Print the lines beginning with the one that contains "Break this object" and ending with the one that contains "Describe how this", exactly, both included, and no other lines.
══════
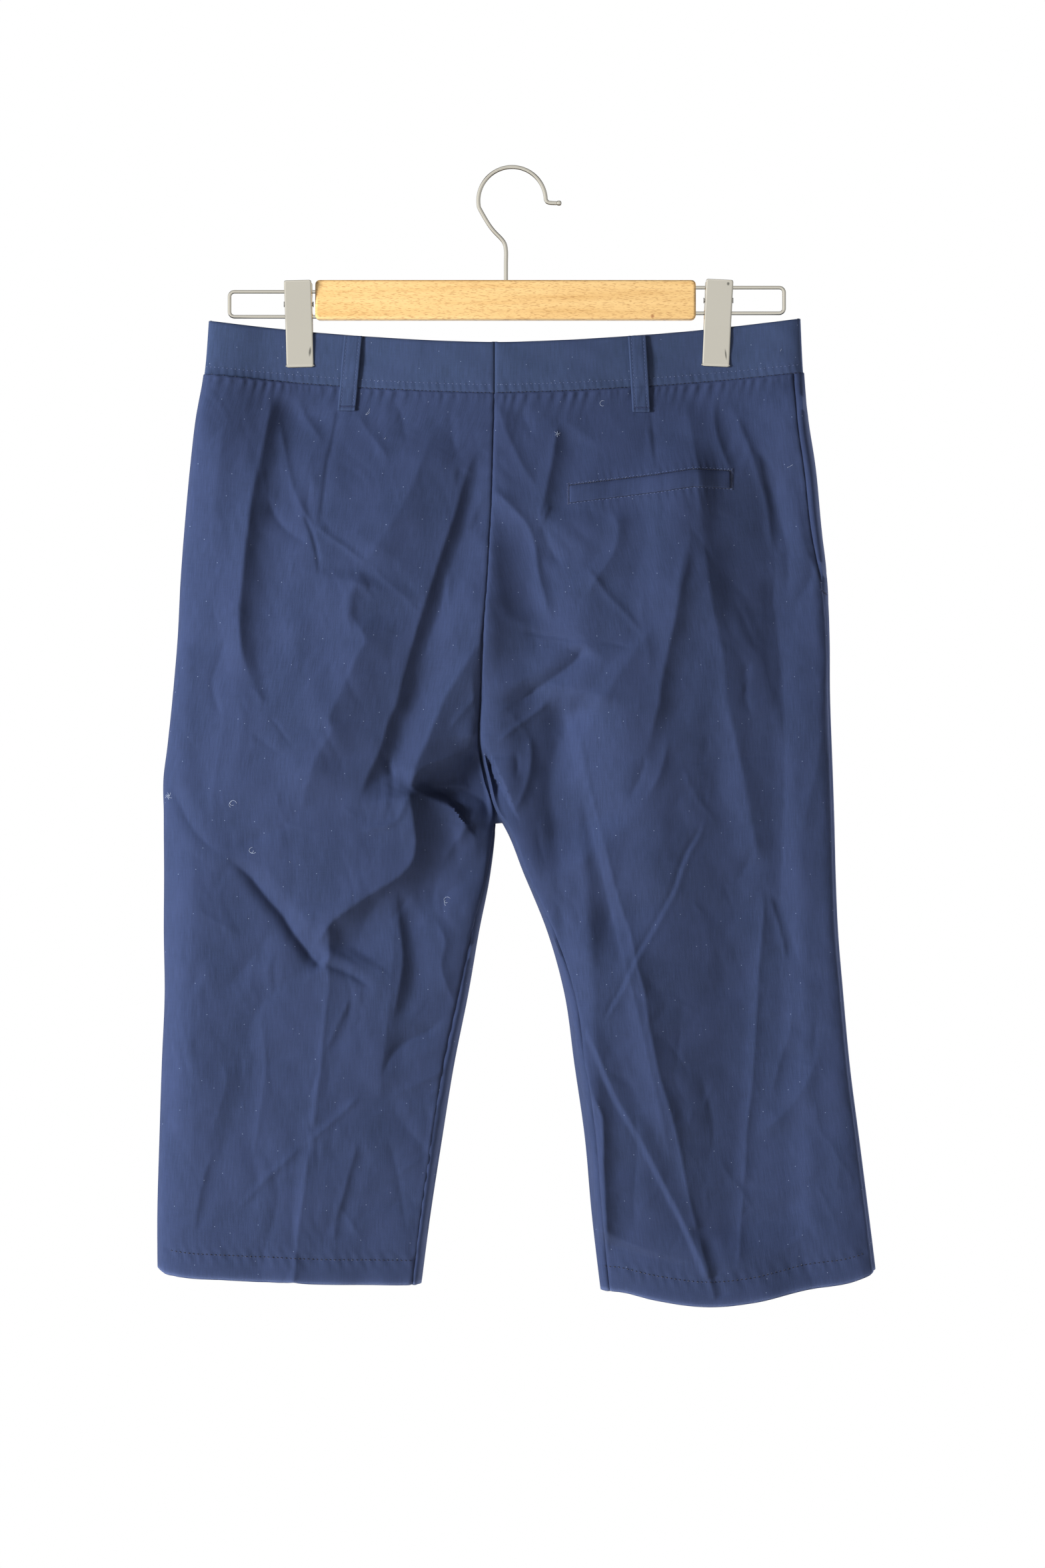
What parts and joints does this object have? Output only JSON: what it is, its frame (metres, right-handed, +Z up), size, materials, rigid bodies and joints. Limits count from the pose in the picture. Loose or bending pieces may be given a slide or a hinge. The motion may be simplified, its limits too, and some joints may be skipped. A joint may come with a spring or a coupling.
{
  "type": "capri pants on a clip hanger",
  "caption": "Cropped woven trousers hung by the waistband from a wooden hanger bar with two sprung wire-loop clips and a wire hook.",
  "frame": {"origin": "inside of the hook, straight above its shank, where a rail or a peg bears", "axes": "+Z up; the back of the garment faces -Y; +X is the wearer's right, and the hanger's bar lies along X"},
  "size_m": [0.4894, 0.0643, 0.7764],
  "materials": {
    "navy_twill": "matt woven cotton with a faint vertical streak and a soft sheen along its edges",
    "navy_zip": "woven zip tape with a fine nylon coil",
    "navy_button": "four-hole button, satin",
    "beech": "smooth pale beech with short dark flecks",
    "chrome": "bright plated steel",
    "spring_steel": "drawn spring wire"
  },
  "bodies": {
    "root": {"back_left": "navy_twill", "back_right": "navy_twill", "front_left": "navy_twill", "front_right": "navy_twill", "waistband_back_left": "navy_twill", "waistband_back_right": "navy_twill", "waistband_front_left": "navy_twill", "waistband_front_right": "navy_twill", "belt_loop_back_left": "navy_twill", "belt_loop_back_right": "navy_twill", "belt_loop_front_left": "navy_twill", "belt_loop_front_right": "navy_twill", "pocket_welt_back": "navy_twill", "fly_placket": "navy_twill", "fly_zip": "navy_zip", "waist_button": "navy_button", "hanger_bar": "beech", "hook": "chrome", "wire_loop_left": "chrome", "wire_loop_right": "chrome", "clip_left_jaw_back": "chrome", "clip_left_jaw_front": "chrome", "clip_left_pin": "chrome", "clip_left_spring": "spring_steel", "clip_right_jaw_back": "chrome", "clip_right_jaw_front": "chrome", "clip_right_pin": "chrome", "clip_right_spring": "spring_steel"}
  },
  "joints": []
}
══════
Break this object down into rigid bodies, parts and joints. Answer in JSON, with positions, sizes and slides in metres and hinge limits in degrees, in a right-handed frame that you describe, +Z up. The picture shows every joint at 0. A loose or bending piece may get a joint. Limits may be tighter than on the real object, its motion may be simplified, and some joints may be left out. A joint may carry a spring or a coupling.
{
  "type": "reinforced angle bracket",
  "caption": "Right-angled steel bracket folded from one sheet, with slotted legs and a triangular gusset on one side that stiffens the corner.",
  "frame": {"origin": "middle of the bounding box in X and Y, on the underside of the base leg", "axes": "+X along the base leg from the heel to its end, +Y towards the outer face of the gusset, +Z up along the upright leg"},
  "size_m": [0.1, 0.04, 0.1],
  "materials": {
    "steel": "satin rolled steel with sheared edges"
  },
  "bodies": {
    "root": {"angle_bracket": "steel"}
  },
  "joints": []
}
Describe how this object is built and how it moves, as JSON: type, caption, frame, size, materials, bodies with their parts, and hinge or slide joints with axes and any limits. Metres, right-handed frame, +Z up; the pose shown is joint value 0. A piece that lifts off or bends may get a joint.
══════
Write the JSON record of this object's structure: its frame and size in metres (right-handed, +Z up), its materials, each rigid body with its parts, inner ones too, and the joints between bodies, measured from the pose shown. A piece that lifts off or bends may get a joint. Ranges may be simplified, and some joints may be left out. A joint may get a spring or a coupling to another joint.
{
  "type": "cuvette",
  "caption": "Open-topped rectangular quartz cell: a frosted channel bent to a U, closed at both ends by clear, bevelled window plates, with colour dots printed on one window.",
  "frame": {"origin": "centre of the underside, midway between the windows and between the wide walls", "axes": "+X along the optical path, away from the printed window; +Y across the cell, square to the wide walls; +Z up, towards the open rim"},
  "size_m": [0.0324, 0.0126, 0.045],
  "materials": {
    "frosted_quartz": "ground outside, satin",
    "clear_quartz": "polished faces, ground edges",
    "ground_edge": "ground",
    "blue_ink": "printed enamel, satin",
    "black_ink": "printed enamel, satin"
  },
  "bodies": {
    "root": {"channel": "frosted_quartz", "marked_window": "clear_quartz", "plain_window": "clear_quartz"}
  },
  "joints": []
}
══════
Response
Break this object down into rigid bodies, parts and joints. Answer in JSON, with positions, sizes and slides in metres and hinge limits in degrees, in a right-handed frame that you describe, +Z up. The picture shows every joint at 0. A loose or bending piece may get a joint. Limits may be tighter than on the real object, its motion may be simplified, and some joints may be left out. A joint may carry a spring or a coupling.
{
  "type": "reinforced angle bracket",
  "caption": "Right-angled steel bracket folded from one sheet, with slotted legs and a triangular gusset on one side that stiffens the corner.",
  "frame": {"origin": "middle of the bounding box in X and Y, on the underside of the base leg", "axes": "+X along the base leg from the heel to its end, +Y towards the outer face of the gusset, +Z up along the upright leg"},
  "size_m": [0.1, 0.04, 0.1],
  "materials": {
    "steel": "satin rolled steel with sheared edges"
  },
  "bodies": {
    "root": {"angle_bracket": "steel"}
  },
  "joints": []
}
Describe how this object is built and how it moves, as JSON: type, caption, frame, size, materials, bodies with their parts, and hinge or slide joints with axes and any limits. Metres, right-handed frame, +Z up; the pose shown is joint value 0. A piece that lifts off or bends may get a joint.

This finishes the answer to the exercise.